= DATA =
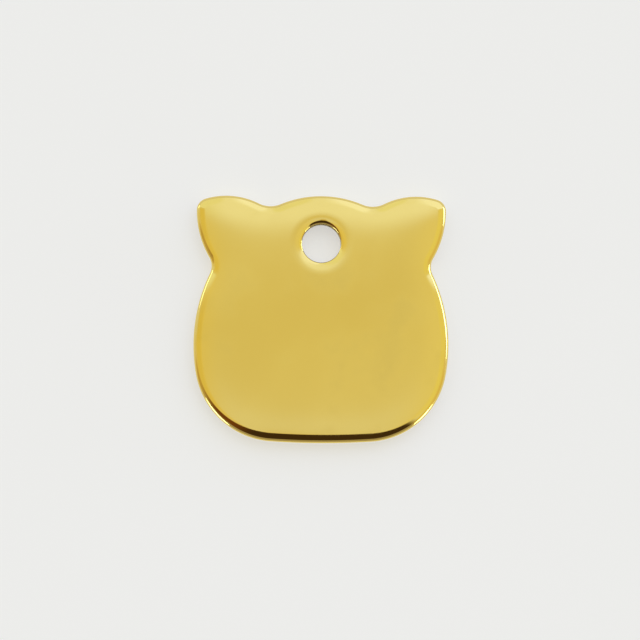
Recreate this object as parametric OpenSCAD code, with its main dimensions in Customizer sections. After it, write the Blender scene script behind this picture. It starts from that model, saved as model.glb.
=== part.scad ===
// Pet tag blank in the shape of a cat's head: one plate of polished metal with one hole for a split ring.
// The tag lies on its back. X runs across it, Y runs from the chin to the crown, and the face looks up, +Z.
// The origin is the middle of the tag's underside. Every size is in millimetres.

/* [Blank] */
// Width across the cheeks, the widest place of the tag
tag_w = 25.4; // [22:0.1:28]
// Height from the chin to the top of the crown and the ears
tag_h = 24.7; // [23.5:0.1:27]
// Thickness of the metal
tag_t = 1.8; // [1.6:0.1:3]

/* [Chin and cheeks] */
// Radius of the nearly flat chin
chin_r = 75; // [40:1:150]
// Radius of the lower corners, between the chin and the cheeks
jaw_r = 8.1; // [5:0.1:9.5]
// Radius of the cheeks
cheek_r = 16.6; // [14:0.1:20]
// Height of the widest place of the cheeks above the chin
cheek_rise = 9.8; // [9:0.1:11]

/* [Ears] */
// How far the outer side of an ear lies inside the widest place of the cheeks
ear_inset = 0.25; // [0:0.05:0.7]
// Distance from the outer side of an ear in to the middle of its top
ear_top_inset = 2.95; // [2.45:0.05:3.6]
// Radius of the top of an ear
ear_top_r = 7.2; // [6:0.1:9]
// Radius of the outer side of an ear
ear_side_r = 9.4; // [8:0.1:12]
// How far below its top an ear is widest
ear_side_drop = 1.5; // [1:0.1:2.5]
// Radius of the corner at the tip of an ear
ear_tip_r = 1.2; // [1.1:0.05:1.8]
// Radius of the notch between an ear and the cheek below it
neck_r = 1.7; // [1.2:0.1:2.5]

/* [Crown] */
// Radius of the crown between the ears
crown_r = 10.5; // [9:0.1:13]
// Radius of the two hollows between the crown and the ears
hollow_r = 2.6; // [1.8:0.1:4]

/* [Rounded edges] */
// Radius of the edge round the face
face_edge_r = 0.85; // [0.3:0.05:0.9]
// Radius of the edge round the back
back_edge_r = 0.6; // [0.2:0.05:0.65]

/* [Ring hole] */
// Diameter of the hole
hole_d = 3.9; // [3:0.1:4.5]
// Distance from the top of the crown down to the middle of the hole
hole_drop = 4.75; // [4.5:0.05:6.5]
// Radius of the hole's rim on the face
rim_face_r = 0.35; // [0.1:0.05:0.5]
// Radius of the hole's rim on the back
rim_back_r = 0.2; // [0.1:0.05:0.4]
// Width of the ring round the hole where the face sinks towards the rim
dish_w = 1.4; // [0.8:0.1:1.5]
// How deep the face sinks there
dish_depth = 0.06; // [0.02:0.01:0.12]

/* [Hidden] */
$fn = 96;

gold = [0.86, 0.69, 0.29];
full_turn = 360;                // degrees
overrun = tag_t;                // how far a cutting shape runs past what it cuts
rounding_steps = 8;             // straight steps round each rounded edge
outline_gap_share = 0.0004;     // how far a straight step may leave an arc of the outline, as a share of tag_w
largest_turn = 10;              // degrees that one straight step of the outline may turn
dish_fn = 720;                  // steps round the large arc of the sunken ring, of which only a short piece is used

// Centres of the five arcs on the right half that the sizes above place
chin_y = -tag_h / 2;
crown_y = tag_h / 2;
chin = [0, chin_y + chin_r];
cheek_x = tag_w / 2;
ear_side_x = cheek_x - ear_inset;
cheek = [cheek_x - cheek_r, chin_y + cheek_rise];
ear_side = [ear_side_x - ear_side_r, crown_y - ear_side_drop];
ear_top = [ear_side_x - ear_top_inset, crown_y - ear_top_r];
crown = [0, crown_y - crown_r];

// The other four arcs blend two neighbours, so each centre lies at known distances from both of theirs
jaw = meet(chin, chin_r - jaw_r, cheek, cheek_r - jaw_r, 1);
neck = meet(cheek, cheek_r + neck_r, ear_side, ear_side_r + neck_r, -1);
ear_tip = meet(ear_side, ear_side_r - ear_tip_r, ear_top, ear_top_r - ear_tip_r, 1);
hollow = meet(ear_top, ear_top_r + hollow_r, crown, crown_r + hollow_r, -1);

// The right half of the outline, from the chin up to the crown: centre and radius, negative where it curves in
arcs = [
    [chin, chin_r],
    [jaw, jaw_r],
    [cheek, cheek_r],
    [neck, -neck_r],
    [ear_side, ear_side_r],
    [ear_tip, ear_tip_r],
    [ear_top, ear_top_r],
    [hollow, -hollow_r],
    [crown, crown_r]
];
last_arc = len(arcs) - 1;
// Where one arc passes into the next, between the two ends on the centre line
joins = [
    [0, chin_y],
    for (i = [1:last_arc]) touch(arcs[i - 1], arcs[i]),
    [0, crown_y]
];

hole_r = hole_d / 2;
hole_at = [0, crown_y - hole_drop];
dish_r = hole_r + dish_w;
// The sunken ring is part of a large arc that leaves the face level, and the rim's arc touches it from inside
dish_arc_r = (dish_w * dish_w + dish_depth * dish_depth) / (2 * dish_depth);
dish_arc_at = [dish_r, tag_t - dish_arc_r];
rim_r = hole_r + rim_face_r;
rim_at = [rim_r, dish_arc_at[1] + sqrt(pow(dish_arc_r - rim_face_r, 2) - pow(dish_r - rim_r, 2))];
rim_join_r = touch([dish_arc_at, dish_arc_r], [rim_at, rim_face_r])[0];

// The point at distance ra from a and rb from b, left (side 1) or right (side -1) of the way from a to b
function meet(a, ra, b, rb, side) =
    let (way = b - a, gap = norm(way), along = (ra * ra - rb * rb + gap * gap) / (2 * gap))
    a + (way * along + side * sqrt(ra * ra - along * along) * [-way[1], way[0]]) / gap;

// The point where two arcs that pass into each other touch
function touch(a, b) = (a[0] * b[1] - b[0] * a[1]) / (b[1] - a[1]);

function heading(from, to) = atan2(to[1] - from[1], to[0] - from[0]);
// The angle from one heading on to another, counter-clockwise
function turn(from, to) = (to - from + 2 * full_turn) % full_turn;
function on_circle(centre, r, angle) = centre + r * [cos(angle), sin(angle)];
function arc_points(centre, r, from, to, steps) =
    [for (step = [0:steps]) on_circle(centre, r, from + (to - from) * step / steps)];

// Headings from the centre of arc i to its two ends: it runs clockwise where the outline curves in
function arc_from(i) = heading(arcs[i][0], joins[i]);
function arc_to(i) =
    let (end = heading(arcs[i][0], joins[i + 1]))
    arcs[i][1] > 0 ? arc_from(i) + turn(arc_from(i), end) : arc_from(i) - turn(end, arc_from(i));

// Stations along arc i, without its far end: a point of the outline and the direction that leads out of the metal
function arc_stations(i) =
    let (
        r = abs(arcs[i][1]),
        out = sign(arcs[i][1]),
        turn_per_step = min(largest_turn, 2 * acos(1 - outline_gap_share * tag_w / r)),
        steps = ceil(abs(arc_to(i) - arc_from(i)) / turn_per_step)
    )
    [
        for (k = [0:steps - 1])
            let (angle = arc_from(i) + (arc_to(i) - arc_from(i)) * k / steps)
            [on_circle(arcs[i][0], r, angle), out * [cos(angle), sin(angle)]]
    ];
function mirrored(v) = [-v[0], v[1]];

right_stations = [for (i = [0:last_arc]) each arc_stations(i)];
crown_station = [[0, crown_y], [0, 1]];
// The left half runs back down, without the first station, which is the chin's and lies on the centre line
left_stations = [
    for (k = [len(right_stations) - 1:-1:1])
        [mirrored(right_stations[k][0]), mirrored(right_stations[k][1])]
];
stations = concat(right_stations, [crown_station], left_stations);

// The rounded edge from the back up to the face, as distances in from the outline and heights
edge_section = concat(
    arc_points([back_edge_r, back_edge_r], back_edge_r, 270, 180, rounding_steps),
    arc_points([face_edge_r, tag_t - face_edge_r], face_edge_r, 180, 90, rounding_steps)
);

// The blank is a loft: each ring is the outline, drawn in and raised to one point of the rounded edge
module blank() {
    n = len(stations);
    last_ring = len(edge_section) - 1;
    polyhedron(
        points = [
            for (at = edge_section, station = stations)
                let (place = station[0] - at[0] * station[1])
                [place[0], place[1], at[1]]
        ],
        faces = [
            [for (k = [0:n - 1]) k],
            for (ring = [0:last_ring - 1], k = [0:n - 1])
                let (low = ring * n, high = low + n, next = (k + 1) % n)
                [low + k, high + k, high + next, low + next],
            [for (k = [n - 1:-1:0]) last_ring * n + k]
        ]
    );
}

// The ring of metal round the hole, with the sunken face, the rounded rims and the straight wall
module hole_surround() {
    translate(hole_at)
        rotate_extrude() {
            intersection() {
                translate(dish_arc_at)
                    circle(dish_arc_r, $fn = dish_fn);
                translate([rim_join_r, rim_at[1]])
                    square([dish_r - rim_join_r, overrun]);
            }
            intersection() {
                translate(rim_at)
                    circle(rim_face_r);
                translate([0, rim_at[1]])
                    square([rim_join_r, overrun]);
            }
            intersection() {
                translate([hole_r + rim_back_r, rim_back_r])
                    circle(rim_back_r);
                translate([0, rim_back_r - overrun])
                    square([hole_r + rim_back_r, overrun]);
            }
            translate([hole_r, rim_back_r])
                square([dish_w, rim_at[1] - rim_back_r]);
            translate([hole_r + rim_back_r, 0])
                square([dish_w - rim_back_r, rim_back_r]);
        }
}

module tag_plate() {
    color(gold) {
        difference() {
            blank();
            translate([hole_at[0], hole_at[1], -overrun])
                cylinder(h = tag_t + 2 * overrun, r = dish_r);
        }
        hole_surround();
    }
}

tag_plate();
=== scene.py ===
"""A pet tag blank in the shape of a cat's head, in polished gold-coloured metal, on a pale studio floor.

The frame gives the tag's box and body. The one piece made here stands for the CAD plate. It has the same
outline of tangent arcs, the same hole and the same back edge, on a finer mesh. It adds what polishing does:
the faces are slightly worn down, and the edge round the face and the rim of the hole are wide arcs that end
in a small corner.
"""

import math

import bpy
import numpy as np
from mathutils import Matrix, Vector
from mathutils.geometry import delaunay_2d_cdt


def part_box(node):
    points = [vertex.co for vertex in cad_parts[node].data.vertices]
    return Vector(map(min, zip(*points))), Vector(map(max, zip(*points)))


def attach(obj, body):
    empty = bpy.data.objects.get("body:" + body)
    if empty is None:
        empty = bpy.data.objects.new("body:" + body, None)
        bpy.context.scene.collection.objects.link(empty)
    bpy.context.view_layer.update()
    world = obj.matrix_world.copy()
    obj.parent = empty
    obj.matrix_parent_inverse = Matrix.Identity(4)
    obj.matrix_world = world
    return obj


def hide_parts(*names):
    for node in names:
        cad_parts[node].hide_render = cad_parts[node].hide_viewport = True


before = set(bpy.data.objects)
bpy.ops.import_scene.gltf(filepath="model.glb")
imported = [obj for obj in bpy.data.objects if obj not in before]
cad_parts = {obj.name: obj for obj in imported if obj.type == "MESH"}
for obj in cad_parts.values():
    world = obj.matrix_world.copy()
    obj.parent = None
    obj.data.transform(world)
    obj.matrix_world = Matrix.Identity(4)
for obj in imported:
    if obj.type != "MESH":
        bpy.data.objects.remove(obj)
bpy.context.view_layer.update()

MM = 0.001
FULL_TURN = 2 * math.pi
NODE = "tag_plate"
BODY = "root"
PIECE = "tag_plate_polished"

# The tag's box, in millimetres. The tag's other sizes are in millimetres too
box_low, box_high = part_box(NODE)
tag_w = (box_high.x - box_low.x) / MM
tag_t = (box_high.z - box_low.z) / MM
chin_y = box_low.y / MM
crown_y = box_high.y / MM

# Outline, as in the CAD
chin_r = 75
jaw_r = 8.1
cheek_r = 16.6
cheek_rise = 9.8
ear_inset = 0.25
ear_top_inset = 2.95
ear_top_r = 7.2
ear_side_r = 9.4
ear_side_drop = 1.5
ear_tip_r = 1.2
neck_r = 1.7
crown_r = 10.5
hollow_r = 2.6

# Rounded edges and the ring hole, as in the CAD
face_edge_w = 0.85
back_edge_r = 0.6
hole_r = 1.95
hole_drop = 4.75
rim_back_r = 0.2
dish_w = 1.4
hole_at = np.array([0.0, crown_y - hole_drop])

# The edge round the face is a wide arc over face_edge_w, then a small corner where the cut wall begins
edge_corner_r = 0.05
edge_corner_facing = math.radians(37)
face_edge_r = (face_edge_w - edge_corner_r) / math.cos(edge_corner_facing) + edge_corner_r

# The sunken ring round the hole bends three times: distance from the hole, width of the bend, added lean
dish_bends = [
    (1.4, 0.5, math.radians(1.0)),
    (0.95, 0.3, math.radians(1.1)),
    (0.82, 0.4, math.radians(1.6)),
]
# Close to the rim it steepens slowly, as an arc that starts this far from the hole
rim_blend_w = 0.62
rim_blend_r = 6
# The rim on the face is a wide arc too, then a small corner where the punched wall begins
rim_face_r = 0.48
rim_corner_r = 0.05
rim_corner_facing = math.radians(42)

# Polishing wears the faces down towards the outline, over a width of about wear_reach
wear_reach = 1.6
face_wear = 0.09
back_wear = 0.05
least_wear_inset = 0.1          # how far inside the outline its own wear is taken
wear_probe = 0.02               # half of the distance over which the wear's slope is measured
wear_block = 500                # points that are worked out at a time

# Fineness of the mesh
outline_step = 0.25
outline_turn = math.radians(4)
face_edge_steps = 16
back_edge_steps = 10
wall_steps = 2
rim_steps = 12
corner_steps = 4
hole_steps = 144
dish_rings = 14
dish_samples = 701
join_rounds = 20                # rounds in which the place where rim and face meet is found
grid_step = 0.5
grid_gap_share = 0.6            # least distance of a grid point from a ring, as a share of grid_step
same_place = 1e-7               # points closer than this are one point
no_rise = 1e-9                  # a normal that rises less than this is level


def heading(way):
    return math.atan2(way[1], way[0])


def meet(a, ra, b, rb, side):
    """The point ra from a and rb from b, left (side 1) or right (side -1) of the way from a to b."""
    way = b - a
    gap = np.hypot(*way)
    along = (ra * ra - rb * rb + gap * gap) / (2 * gap)
    across = side * math.sqrt(ra * ra - along * along)
    return a + (way * along + across * np.array([-way[1], way[0]])) / gap


def touch(a, b):
    """Where two arcs that pass into each other touch. A negative radius is an arc that curves in."""
    (centre_a, ra), (centre_b, rb) = a, b
    return (centre_a * rb - centre_b * ra) / (rb - ra)


def right_half_arcs():
    """The outline's arcs from the chin up to the crown: centre and radius, negative where it curves in."""
    cheek_x = tag_w / 2
    ear_side_x = cheek_x - ear_inset
    chin = np.array([0.0, chin_y + chin_r])
    cheek = np.array([cheek_x - cheek_r, chin_y + cheek_rise])
    ear_side = np.array([ear_side_x - ear_side_r, crown_y - ear_side_drop])
    ear_top = np.array([ear_side_x - ear_top_inset, crown_y - ear_top_r])
    crown = np.array([0.0, crown_y - crown_r])
    jaw = meet(chin, chin_r - jaw_r, cheek, cheek_r - jaw_r, 1)
    neck = meet(cheek, cheek_r + neck_r, ear_side, ear_side_r + neck_r, -1)
    ear_tip = meet(ear_side, ear_side_r - ear_tip_r, ear_top, ear_top_r - ear_tip_r, 1)
    hollow = meet(ear_top, ear_top_r + hollow_r, crown, crown_r + hollow_r, -1)
    return [
        (chin, chin_r),
        (jaw, jaw_r),
        (cheek, cheek_r),
        (neck, -neck_r),
        (ear_side, ear_side_r),
        (ear_tip, ear_tip_r),
        (ear_top, ear_top_r),
        (hollow, -hollow_r),
        (crown, crown_r),
    ]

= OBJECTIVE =
Extract only the lines from the line with "translate([hole_at[0], hole_at[1], -overrun])" through the line with "pale studio floor.", keeping both end lines exactly as they are.

= ANSWER TO THIS EXERCISE =
            translate([hole_at[0], hole_at[1], -overrun])
                cylinder(h = tag_t + 2 * overrun, r = dish_r);
        }
        hole_surround();
    }
}

tag_plate();
=== scene.py ===
"""A pet tag blank in the shape of a cat's head, in polished gold-coloured metal, on a pale studio floor.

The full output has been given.